There is an astonishing scale and complexity to the brief for this project and considerable architectural skill is demonstrated in its realisation; not just in resolving the brief, but in the contribution to the city – in massing, composition and the generosity of the public route through the grand stepped atrium space. This architectural skill extends beyond the cityscape through to the detailed care taken in the organisation of student spaces, encouraging social interaction across disciplines, to the considered approach to materials and detailing.
Barretts Grove is a characterful building in a disjointed urban street. Its adjacency to a primary school is a fitting location for a house built with the fairy-tale materials of brick, wood and straw. Inside, the building holds a series of generously proportioned, well-lit apartments; each with a wicker basket balcony that sticks out proud and far, like a salute to passers-by.
The staggered hit-and-miss brick skin of the façade makes a larger-than-usual pattern, which fits the tallness of the overall building. Wrapping the skin up and over the roof, emphasizes the simplicity of the building’s form.
Inside, the feeling is of a large house split into many homes; a refreshing change from the cheap finishes and convoluted corridors of many apartment blocks.
The apartments are double aspect and each room is a good proportion. Space is used wisely and left over space is exploited, for example a strip of workspace overlooks the living room in the top maisonette making a small strip of space a delight to inhabit.
The British Museum World Conservation and Exhibitions Centre
The WCEC building is located on the north-west corner of the British Museum site in Bloomsbury. It consists of five vertically linked pavilions (one of which is located entirely underground), and houses a new exhibition gallery, laboratories and conservation studios, storage, and facilities to support the Museum’ logistical requirements and loans programme.
This building is the realisation of an extremely complicated brief in terms of spatial challenges, technical requirements, and engineering technologies. Its achievement derives from the elegant and simple way these challenges are met, while maintaining a clear and coherent diagram and a refined and rational building enclosure.
The spaces provided for exhibition allow objects of a size and height which would not be possible to exhibit elsewhere in the museum. Objects can be delivered at street level in lorries which are then taken to lower floors by a platform lift which sinks into the ground without disturbing the landscape.
Grander public spaces are accommodated in the main museum, while the new extension provides simple circulation through glass lifts, bridges and glazed lobbies, making the journey through the building clean and enjoyable.
A system of fritted glazed horizontal panels allow controlled light into the building while insuring protection for the exhibits either on display or within the workshops. This allows curation of precious artefacts to occur in an environment that maintains access to natural light.
Command Of The Oceans
This project is a champion for progressive conservation, inventive re-use and adaptation of existing fabric. The importance of the historic fabric has been clearly understood, which has allowed freedom in other areas to change the circulation and the reading of the buildings to give the whole complex of buildings a new lease of life.

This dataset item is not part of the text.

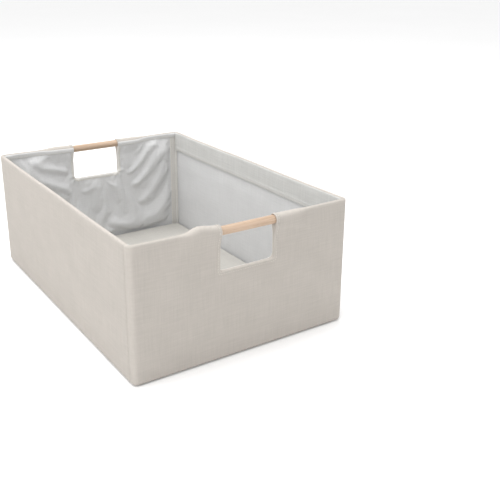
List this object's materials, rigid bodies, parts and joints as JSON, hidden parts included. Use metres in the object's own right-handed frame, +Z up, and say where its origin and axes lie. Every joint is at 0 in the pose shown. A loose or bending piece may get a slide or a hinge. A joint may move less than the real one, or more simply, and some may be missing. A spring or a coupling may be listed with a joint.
{
  "type": "fabric storage bin",
  "caption": "Open rectangular fabric storage bin with stiffened walls, a hand hole under a wooden dowel grip in each short wall, and a loose lift-out base board.",
  "frame": {"origin": "centre of the footprint, on the surface that the bin stands on", "axes": "+Z up; +Y along the long side, from the front handle wall at -Y to the back handle wall; +X to the right seen from the front"},
  "size_m": [0.34, 0.509, 0.19],
  "materials": {
    "canvas": "woven linen-look canvas, warm greige, matt",
    "canvas_trim": "the same canvas as facings, hems and bindings, slightly lighter, matt",
    "lining": "thin soft grey lining, slightly wrinkled, matt",
    "greyboard": "plain greyboard",
    "dowel_wood": "pale beech, fine straight grain, satin",
    "base_cover_fabric": "lining fabric stretched over board, matt",
    "backing_paper": "thin backing paper"
  },
  "bodies": {
    "bin": {"front_shell_panel": "canvas", "back_shell_panel": "canvas", "left_shell_panel": "canvas", "right_shell_panel": "canvas", "bottom_shell_panel": "canvas", "front_wall_board": "greyboard", "back_wall_board": "greyboard", "left_wall_board": "greyboard", "right_wall_board": "greyboard", "front_lining": "lining", "back_lining": "lining", "left_lining": "lining", "right_lining": "lining", "bottom_lining": "lining", "front_rim_hem": "canvas_trim", "back_rim_hem": "canvas_trim", "left_rim_facing": "canvas_trim", "right_rim_facing": "canvas_trim", "front_dowel_sleeves": "canvas", "back_dowel_sleeves": "canvas", "front_hand_hole_binding": "canvas_trim", "back_hand_hole_binding": "canvas_trim", "front_left_corner_binding": "canvas_trim", "front_right_corner_binding": "canvas_trim", "back_left_corner_binding": "canvas_trim", "back_right_corner_binding": "canvas_trim", "corner_seam_allowances": "lining"},
    "front_dowel": {"front_handle_dowel": "dowel_wood"},
    "back_dowel": {"back_handle_dowel": "dowel_wood"},
    "base_board": {"base_board_core": "greyboard", "base_board_cover": "base_cover_fabric", "base_board_backing": "backing_paper"}
  },
  "joints": [
    {"name": "base_board_lift", "type": "slide", "parent": "bin", "child": "base_board", "axis": [0, 0, 1], "range_m": [0, 0.2]},
    {"name": "front_dowel_spin", "type": "hinge", "parent": "bin", "child": "front_dowel", "pos_m": [0, -0.2475, 0.183], "axis": [1, 0, 0], "continuous": true},
    {"name": "back_dowel_spin", "type": "hinge", "parent": "bin", "child": "back_dowel", "pos_m": [0, 0.2475, 0.183], "axis": [1, 0, 0], "continuous": true}
  ]
}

The striking new visitor entrance, clad in black zinc, knits together the historic fabric to either side. The decision to use black cladding rather than a white structure which would match existing, and the decision not to mimic the pitch of the existing roofs, was a bold move in conservation terms and very successful. The modest entrance is immediately obvious to the visitor on arrival in the large car park, which sits above the old mast pond; and yet in certain lights it seems to disappear and becomes very much subservient to the adjacent listed structures. This inventive solution to create a raised entrance with associated ramp won Baynes and Mitchell the architectural competition, and unlocks the whole plan.

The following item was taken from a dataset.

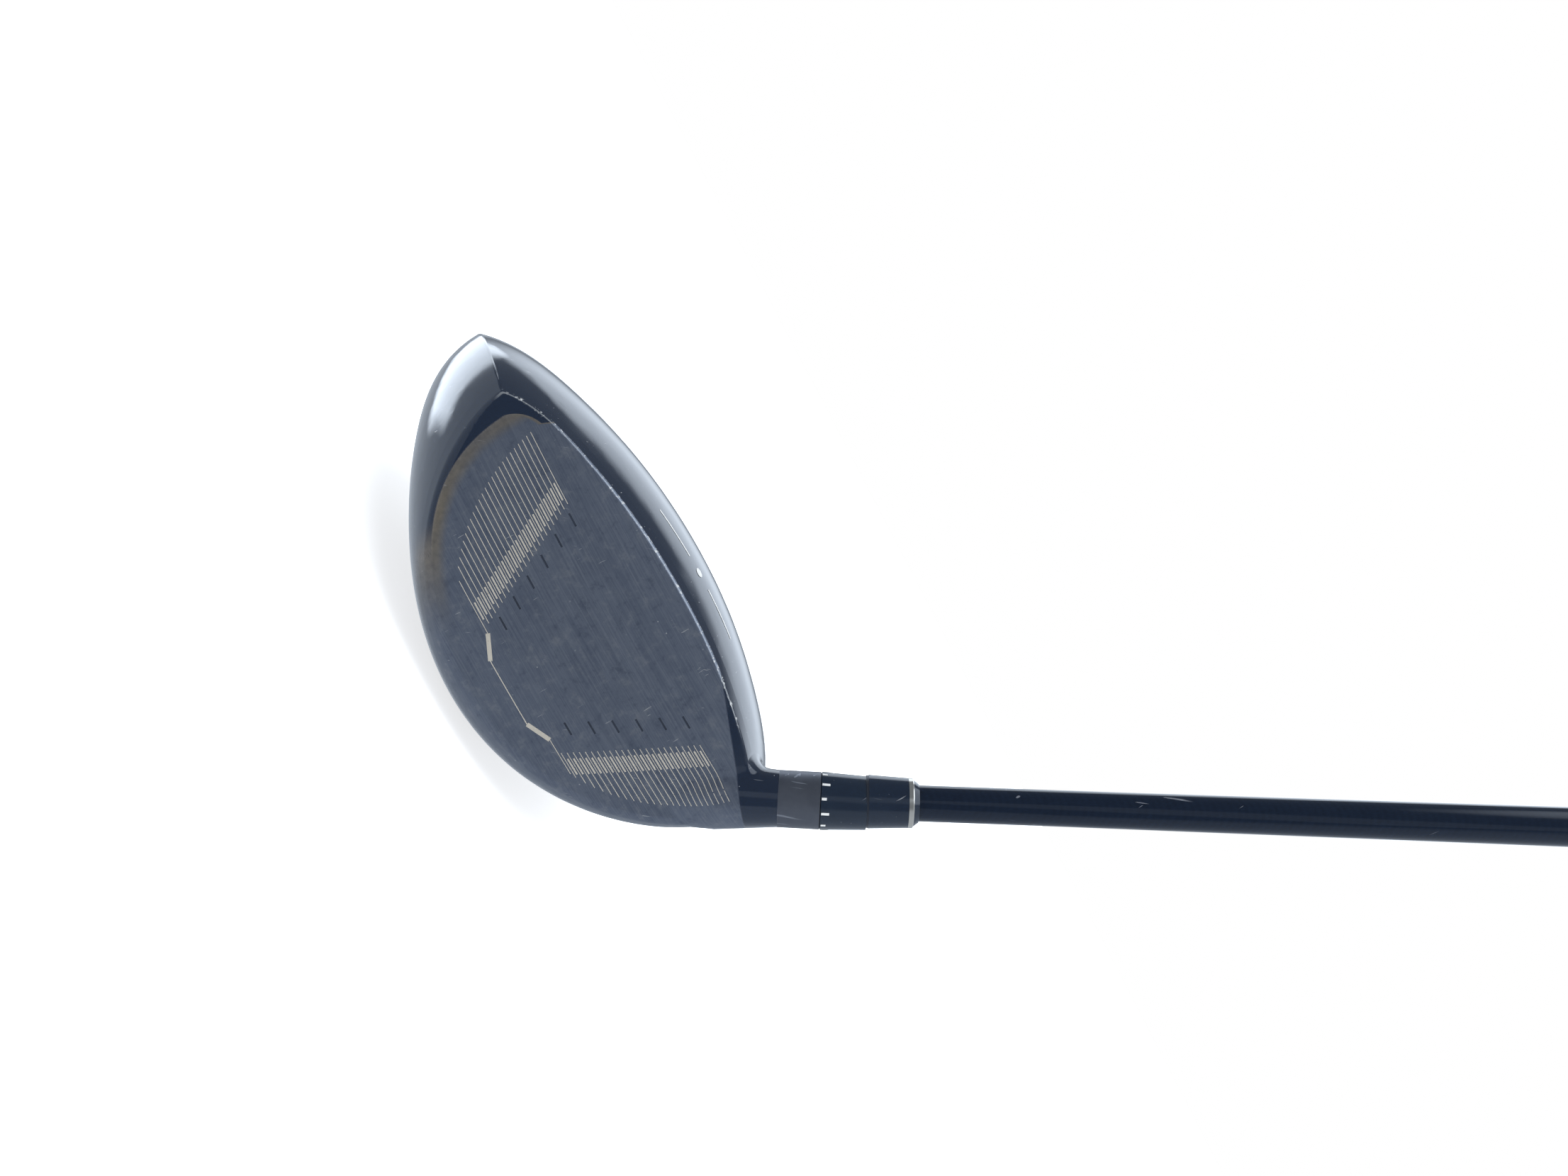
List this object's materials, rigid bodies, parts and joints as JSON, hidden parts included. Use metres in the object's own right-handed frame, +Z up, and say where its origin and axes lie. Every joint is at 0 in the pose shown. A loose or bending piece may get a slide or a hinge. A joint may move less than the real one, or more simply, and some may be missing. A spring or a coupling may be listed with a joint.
{
  "type": "golf driver",
  "caption": "Right-handed golf driver: hollow oversize head with brushed face, gloss black shell, adjustable screw-held hosel sleeve, graphite shaft and rubber grip.",
  "frame": {"origin": "centre of the small flat on the sole that the head rests on at address", "axes": "+Z up from the ground, -Y the way the face looks, -X towards the toe, +X towards the heel and the grip"},
  "size_m": [0.6856, 0.1076, 1.0175],
  "materials": {
    "face_satin": "satin, fine horizontal brushing",
    "gloss_black_paint": "deep gloss lacquer",
    "satin_titanium": "satin grey ring",
    "raw_titanium": "as cast, unseen inside",
    "sleeve_black": "black anodised, semi-gloss",
    "ferrule_black": "polished black plastic",
    "bright_ring": "polished, light scratches",
    "graphite_shaft": "gloss blue-black lacquer over carbon",
    "marking": "light grey paint fill",
    "grip_rubber": "moulded pattern, matt",
    "tape": "masking-paper tape",
    "screw_steel": "dark zinc, machined",
    "weight_steel": "turned and satin",
    "gasket": "black nylon",
    "brass": "turned",
    "plug_plastic": "moulded"
  },
  "bodies": {
    "shaft_assembly": {"shaft": "graphite_shaft", "tip_plug": "plug_plastic", "adapter_sleeve": "sleeve_black", "index_ticks": "marking", "index_dots": "marking", "sleeve_spacer": "satin_titanium", "ferrule": "ferrule_black", "ferrule_ring": "bright_ring", "ferrule_tip": "ferrule_black", "grip_tape": "tape", "grip": "grip_rubber", "grip_cap": "grip_rubber", "butt_counterweight": "brass"},
    "screw_retainer": {"screw_washer": "screw_steel"},
    "head": {"face_plate": "face_satin", "crown_shell": "gloss_black_paint", "sole_body": "gloss_black_paint", "sole_rib_toe": "raw_titanium", "sole_rib_heel": "raw_titanium", "alignment_mark": "marking", "weight_port": "satin_titanium", "hosel_collar": "satin_titanium"},
    "hosel_screw": {"hosel_screw": "screw_steel"},
    "weight_gasket": {"weight_gasket": "gasket"},
    "rear_weight": {"rear_weight": "weight_steel"}
  },
  "joints": [
    {"name": "head_release", "type": "slide", "parent": "shaft_assembly", "child": "screw_retainer", "axis": [-0.5075, 0, -0.8616], "range_m": [0, 0.0048]},
    {"name": "loft_index", "type": "hinge", "parent": "screw_retainer", "child": "head", "pos_m": [0.0653, -0.014, 0.0654], "axis": [0.5075, 0, 0.8616], "continuous": true},
    {"name": "hosel_screw_turn", "type": "hinge", "parent": "screw_retainer", "child": "hosel_screw", "pos_m": [0.03992, -0.014, 0.02232], "axis": [-0.5075, 0, -0.8616], "range_deg": [0, 2161]},
    {"name": "weight_out", "type": "slide", "parent": "head", "child": "weight_gasket", "axis": [0, 0.342, -0.9397], "range_m": [0, 0.006]},
    {"name": "weight_turn", "type": "hinge", "parent": "weight_gasket", "child": "rear_weight", "pos_m": [-0.003, 0.0585, 0.0116], "axis": [0, 0.342, -0.9397], "range_deg": [0, 2161]}
  ],
  "couplings": [
    {"joint": "hosel_screw_turn", "follows": "head_release", "rad_per_m": 7854},
    {"joint": "weight_turn", "follows": "weight_out", "rad_per_m": 6283.2}
  ]
}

The cathedral-like quality of the entrance hall, with its focus on the end view over the dockyard, is very successful. The museum element of the scheme which tells the history of the dockyard is designed around a route which ultimately leads to the hidden timbers of the unknown ship beneath the floorboards. This sense of discovery and the decision to leave the timbers in situ is a very powerful move.
The project is academically rigorous in terms of repairs, reversibility and selection of new materials and is a delightful new addition to the historic dockyard. The project exhibits careful and critical use of appropriate repairs. Successful engagement with specialist craftsmen and sensitive repairs, such as the scarfing of the main timbers in the mast house, adds to the beauty of the refurbished spaces.
Internally, the existing buildings were assessed in terms of their significance and this informed the hierarchy and extent of the new interventions. Baynes and Mitchell have also fully engaged with the impact of the proposals in terms of the archaeology of the site and an appropriate means of responding to the concept of 'as found' presentation.
The palette of black metal, blue limestone, board-marked concrete and composite timber has been carefully chosen in response to the strong, industrial language of the historic buildings and landscape.
This project has benefited greatly from an enlightened client who is committed to making the story of the dockyard accessible to the visitor. This deep understanding of the historical significance of this group of buildings has been fully understood by the architect and interpreted in a way to reveal significant features of the historic landscape. This is a Heritage Lottery Funded project and Historic England was closely involved in a very collaborative way.
The project comprises a series of three buildings and gardens to form a new studio, offices and archive for celebrated photographer Juergen Teller. The brief was for a light-filled, flexible, informal and welcoming set of spaces; with a natural flow and sociability.
The project expertly exploits a typically London condition. Constrained by a long and narrow industrial plot at the rougher edge of Ladbroke Grove; its only face nestles between cheap developer housing, an industrial estate and the hinterland of the Westway.
With few views possible out of the linear site, daylight is introduced through three courtyard gardens designed by Dan Pearson, and a grid of exquisitely thin concrete beams which march the length of the 60m site. These support north facing roof lights which fill the space with an extraordinary filtered light.
Board-marked poured concrete registers the rhythm of the existing brick built party walls. Two raked concrete stairs brace the studio space, the only interruptions in an open landscape, which runs the length of the site.
Detailing throughout is exquisite; from the in-situ concrete of the finely formed stairs, to the seamless brass balustrades. Large but delicately beaded timber window frames, add refinement to an otherwise minimal material palette. The building is an exemplar of fabric first and low energy design. The integration of services is expertly handled.
The project is a mature and confident statement of orderliness and precision, whilst also being relaxed and playful. It forms a refined, yet flexible workplace, which is already beginning to act as a setting to prompt and influence on the work of its client.